Unlike its congeners, Guyanancistrus brevispinis is known to be widespread, common and abundant, its area of distribution covering all the main Guianese river systems of Suriname and French Guiana, from the Corantijn in the west to the Oyapock in the east [44, 55, 58, 59]. Cardoso and Montoya-Burgos [60] analysed the species based on several of its populations, including Amazonian ones (from northern tributaries of the Paru de Oeste and Jari rivers), in order to decipher its historical biogeography, and found that it was genetically highly diversified, with six distinct allopatric lineages (five Guianese and one Amazonian). It was thus considered as a species complex, with the true G. brevispinis possibly restricted to the Nickerie River system (see [55]). However, additional sources of information from genetic markers were deemed necessary to confirm their taxonomic status. The five Atlantic coastal G. brevispinis lineages of the Guianas were found to form a monophyletic group that originated from an ancestral colonization event from the Amazonian Basin, hypothesized to have been through river capture between northern Amazon tributaries and the upper Maroni River Basin. In the Guianas, subsequent dispersal would mainly have resulted from temporary connections between adjacent rivers when sea levels were low, and subsequent diversification of isolated populations during periods with high sea levels [60].

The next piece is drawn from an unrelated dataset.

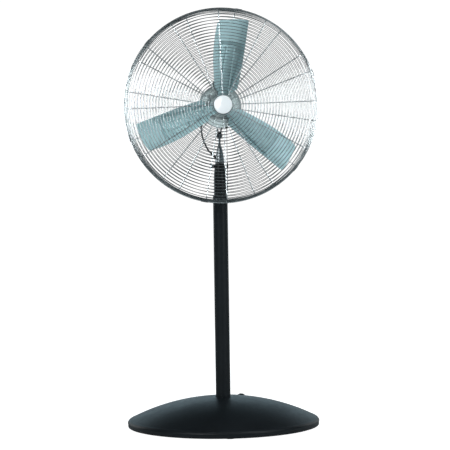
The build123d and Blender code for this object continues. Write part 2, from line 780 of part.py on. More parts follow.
ri_, rc_, re_ = inset(r_in, r_co, r_en, gap)
re_ = (re_[0] - (re_[1] + 157.2) * (re_[0] - rc_[0]) / (re_[1] - rc_[1]), -157.2)
slope = (rc_[1] - ri_[1]) / (rc_[0] - ri_[0])
ri_ = (84.0, ri_[1] + slope * (84.0 - ri_[0]))
with BuildPart() as r_ribs:
    for k in range(12):
        pl = radial_plane(rear_rib_phase + 30 * k)
        with BuildLine(pl) as rib_path:
            FilletPolyline(ri_, rc_, re_, radius=24.0 - gap)
        with BuildSketch(Plane(origin=rib_path.line @ 0, z_dir=rib_path.line % 0)):
            Circle(rib_r)
        sweep(path=rib_path.line)
r_ribs.part.label = "rear_guard_ribs"
export_step(r_ribs.part, "parts/rear_guard_ribs.step")

# Mounting ring of the rear guard, clamped to the motor's front bell.
ring_t = 2.35
with BuildPart() as mount_ring:
    with BuildSketch(Plane.XZ.offset(-bell_f)):
        with Locations((0, hub_z)):
            Circle(95)
            Circle(48, mode=Mode.SUBTRACT)
            with PolarLocations(guard_screw_r, 4, start_angle=45):
                Circle(3, mode=Mode.SUBTRACT)
    extrude(amount=ring_t)
mount_ring.part.label = "rear_mount_ring"
export_step(mount_ring.part, "parts/rear_mount_ring.step")
print("rib rests at", round(ri_[1] + rib_r, 3), "ring face", bell_f - ring_t)

with BuildPart() as guard_screws:
    with BuildSketch(Plane.XZ.offset(-bell_f + ring_t)):
        with Locations((0, hub_z)):
            with PolarLocations(guard_screw_r, 4, start_angle=45):
                Circle(5.5)
    extrude(amount=3.2)
    with BuildSketch(Plane.XZ.offset(-bell_f + ring_t)):
        with Locations((0, hub_z)):
            with PolarLocations(guard_screw_r, 4, start_angle=45):
                Circle(3)
    extrude(amount=-7.5)
guard_screws.part.label = "guard_screws"
export_step(guard_screws.part, "parts/guard_screws.step")

# Clips that hold the two rims together.
with BuildPart() as clips:
    for k in range(6):
        with BuildSketch(radial_plane(17 + 60 * k)):
            with BuildLine():
                Polyline((422.5, -171.6), (431.2, -171.6), (431.2, -156.4), (422.5, -156.4), (422.5, -157.5),
                         (430.1, -157.5), (430.1, -170.5), (422.5, -170.5), close=True)
            make_face()
        revolve(axis=hub_axis, revolution_arc=4)
clips.part.label = "rim_clips"
export_step(clips.part, "parts/rim_clips.step")

# Centre plate of the front guard and the plain round badge on it.
with BuildPart() as centre_plate:
    with BuildSketch(Plane.XZ.offset(260.6)):
        with Locations((0, hub_z)):
            Circle(43.5)
    extrude(amount=-1.7)
centre_plate.part.label = "guard_centre_plate"
export_step(centre_plate.part, "parts/guard_centre_plate.step")

with BuildPart() as badge:
    with BuildSketch(Plane.YZ):
        with BuildLine():
            Line((-260.6, hub_z), (-260.6, hub_z + 40.5))
            Line((-260.6, hub_z + 40.5), (-264.5, hub_z + 40.5))
            ThreePointArc((-264.5, hub_z + 40.5), (-267.6, hub_z + 38.5), (-268.6, hub_z + 34.5))
            Line((-268.6, hub_z + 34.5), (-269.4, hub_z + 18))
            Line((-269.4, hub_z + 18), (-269.6, hub_z))
            Line((-269.6, hub_z), (-260.6, hub_z))
        make_face()
    revolve(axis=hub_axis)
badge.part.label = "badge"
export_step(badge.part, "parts/badge.step")

# =================================================================== PROPELLER
pitch_root, pitch_tip = 37.5, 28.0
r_a, r_b = 24.0, 392.0
half_a, half_b = 80.0, 92.0
stations = ((r_a, pitch_root, half_a), (r_b, pitch_tip, half_b))


def section(beta, r, pitch, half):
    """Plane square to the blade's span, half angle of its arc, and a point on an arc."""
    b, p = radians(beta), radians(pitch)
    u = Vector(cos(b), 0, sin(b))
    t = Vector(-sin(b), 0, cos(b))
    d = t * cos(p) + Vector(0, 1, 0) * sin(p)
    ang = asin(half / camber_r)
    pt = lambda rad, a: (rad * sin(a), camber_r - rad * cos(a))
    return Plane(origin=Vector(0, prop_y, hub_z) + u * r, x_dir=d, z_dir=u), ang, pt


def rot(x, y, beta):
    b = radians(beta)
    return (x * cos(b) - y * sin(b), hub_z + x * sin(b) + y * cos(b))


# Outline of a blade, span along x: a nearly straight edge, a full edge and a skewed tip.
lead_edge = [(62, -44), (78, -54), (130, -57.8), (190, -61), (282, -61.8), (382, -62)]
trail_edge = [(368, 67), (340, 70), (310, 71.5), (280, 71.2), (250, 69.8), (220, 67), (190, 63), (145, 55), (105, 47), (62, 38)]
# Outline of an arm: a plate that widens towards its square end.
arm_edge = [(26, 22), (60, 24), (110, 30), (160, 36.5), (215, 43.5), (262, 49), (274, 49), (280, 43)]

with BuildPart() as blades:
    for k in range(3):
        r_out, r_in = camber_r, camber_r - blade_t
        for r, pitch, half in stations:
            pl, ang, pt = section(blade_phase + 120 * k, r, pitch, half)
            with BuildSketch(pl):
                with BuildLine():
                    ThreePointArc(pt(r_out, -ang), pt(r_out, 0), pt(r_out, ang))
                    Line(pt(r_out, ang), pt(r_in, ang))
                    ThreePointArc(pt(r_in, ang), pt(r_in, 0), pt(r_in, -ang))
                    Line(pt(r_in, -ang), pt(r_out, -ang))
                make_face()
        loft(ruled=True)
    with BuildSketch(Plane.XZ.offset(-prop_y + 90)):
        for k in range(3):
            beta = blade_phase + 120 * k
            with BuildLine():
                Polyline(*[rot(x, y, beta) for x, y in lead_edge])
                ThreePointArc(rot(*lead_edge[-1], beta), rot(382.2, 4.0, beta), rot(*trail_edge[0], beta))
                Polyline(*[rot(x, y, beta) for x, y in trail_edge + lead_edge[:1]])
            make_face()
    extrude(amount=-180, mode=Mode.INTERSECT)
blades.part.label = "propeller_blades"
export_step(blades.part, "parts/propeller_blades.step")

with BuildPart() as spider:
    for k in range(3):
        r_out, r_in = camber_r - blade_t, camber_r - blade_t - arm_t
        for r, pitch, half in stations:
            pl, ang, pt = section(blade_phase + 120 * k, r, pitch, half)
            with BuildSketch(pl):
                with BuildLine():
                    ThreePointArc(pt(r_out, -ang), pt(r_out, 0), pt(r_out, ang))
                    Line(pt(r_out, ang), pt(r_in, ang))
                    ThreePointArc(pt(r_in, ang), pt(r_in, 0), pt(r_in, -ang))
                    Line(pt(r_in, -ang), pt(r_out, -ang))
                make_face()
        loft(ruled=True)
    with BuildSketch(Plane.XZ.offset(-prop_y + 90)):
        for k in range(3):
            beta = blade_phase + 120 * k
            with BuildLine():
                Polyline(*[rot(x, -y, beta) for x, y in arm_edge], *[rot(x, y, beta) for x, y in reversed(arm_edge)],
                         close=True)
            make_face()
        with Locations((0, hub_z)):
            Circle(30, mode=Mode.SUBTRACT)
    extrude(amount=-180, mode=Mode.INTERSECT)
spider.part.label = "propeller_spider"
export_step(spider.part, "parts/propeller_spider.step")

with BuildPart() as prop_hub:
    with BuildSketch(Plane.XZ.offset(203)):
        with Locations((0, hub_z)):
            Circle(30)
            Circle(shaft_r, mode=Mode.SUBTRACT)
    extrude(amount=-60)
    chamfer(prop_hub.edges().group_by(Axis.Y)[0], 1.5)
prop_hub.part.label = "propeller_hub"
export_step(prop_hub.part, "parts/propeller_hub.step")

with BuildPart() as rivets:
    for k in range(3):
        b = radians(blade_phase + 120 * k)
        u = Vector(cos(b), 0, sin(b))
        t = Vector(-sin(b), 0, cos(b))
        for r, w in ((92, -13), (92, 13), (160, -24), (160, 24), (240, -33), (240, 33)):
            f = (r - r_a) / (r_b - r_a)
            p = radians(pitch_root + (pitch_tip - pitch_root) * f)
            d = t * cos(p) + Vector(0, 1, 0) * sin(p)
            n = Vector(0, -1, 0) * cos(p) + t * sin(p)
            o = Vector(0, prop_y, hub_z) + u * r + d * w + n * (w * w / (2 * camber_r))
            with BuildSketch(Plane(origin=o + n * (blade_t + arm_t), z_dir=n)):
                Circle(5.0)
            extrude(amount=1.8, taper=30)
            with BuildSketch(Plane(origin=o, z_dir=n * -1)):
                Circle(4.5)
            extrude(amount=1.5, taper=20)
            with BuildSketch(Plane(origin=o - n * 0.5, z_dir=n)):
                Circle(2.5)
            extrude(amount=blade_t + arm_t + 1.0)
rivets.part.label = "blade_rivets"
export_step(rivets.part, "parts/blade_rivets.step")

with BuildPart() as shaft:
    with BuildSketch(Plane.XZ.offset(212)):
        with Locations((0, hub_z)):
            Circle(shaft_r)
    extrude(amount=-(212 + 86))
    chamfer(shaft.edges().group_by(Axis.Y)[0], 1.0)
shaft.part.label = "motor_shaft"
export_step(shaft.part, "parts/motor_shaft.step")

with BuildPart() as core:
    with BuildSketch(Plane.XZ.offset(33)):
        with Locations((0, hub_z)):
            Circle(44.3)
            Circle(shaft_r, mode=Mode.SUBTRACT)
    extrude(amount=-71)
core.part.label = "rotor_core"
export_step(core.part, "parts/rotor_core.step")
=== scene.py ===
import json
import random
from math import sin, cos, tan, asin, acos, atan2, radians, degrees, pi, sqrt, exp, hypot

import bpy
import bmesh
from mathutils import Matrix, Vector

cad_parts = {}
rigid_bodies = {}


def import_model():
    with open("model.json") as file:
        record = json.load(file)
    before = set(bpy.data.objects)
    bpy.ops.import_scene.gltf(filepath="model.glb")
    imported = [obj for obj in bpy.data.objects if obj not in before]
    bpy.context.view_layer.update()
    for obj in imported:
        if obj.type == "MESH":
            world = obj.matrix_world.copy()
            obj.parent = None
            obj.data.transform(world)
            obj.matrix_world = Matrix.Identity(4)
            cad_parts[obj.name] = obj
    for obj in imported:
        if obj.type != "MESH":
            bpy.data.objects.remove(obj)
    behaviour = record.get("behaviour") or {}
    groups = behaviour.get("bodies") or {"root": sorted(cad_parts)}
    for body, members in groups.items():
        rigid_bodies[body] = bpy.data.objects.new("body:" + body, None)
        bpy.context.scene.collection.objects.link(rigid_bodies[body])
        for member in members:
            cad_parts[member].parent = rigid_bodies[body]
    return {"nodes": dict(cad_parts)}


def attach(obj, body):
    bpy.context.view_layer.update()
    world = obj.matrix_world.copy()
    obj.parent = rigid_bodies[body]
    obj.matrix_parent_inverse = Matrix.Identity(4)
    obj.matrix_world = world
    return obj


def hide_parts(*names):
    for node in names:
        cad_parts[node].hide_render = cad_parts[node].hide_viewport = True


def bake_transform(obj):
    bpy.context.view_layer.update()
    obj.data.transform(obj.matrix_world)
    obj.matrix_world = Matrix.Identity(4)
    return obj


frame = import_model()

random.seed(7)
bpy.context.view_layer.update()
NODES = frame["nodes"]
MM = 0.001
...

Considering the recent genus revalidation and questions about the type species, and the potential existence of new and/or endangered species, the present work uses an integrative approach combining morphology, genetics and spatial data to reappraise Guyanancistrus, focusing on the enigmatic Guyanancistrus brevispinis species complex. Most known populations were included in this analysis, principally based on material collected by the authors and their collaborators in the past 15 years. After a comparative diagnosis of the genus, the type species is redefined and its morphological and genetic variation delineated. Several new species revealed by the study are also described. Detailed descriptions and morphological comparisons of Guyanancistrus niger and G. longispinis are already available [59, 61, 62] and will not be repeated, but a practical key to all Guyanancistrus species is provided. After this taxonomic clarification, the biogeography of all Guyanancistrus members is re-evaluated to investigate dispersal processes, putative local extinctions, and speciation events.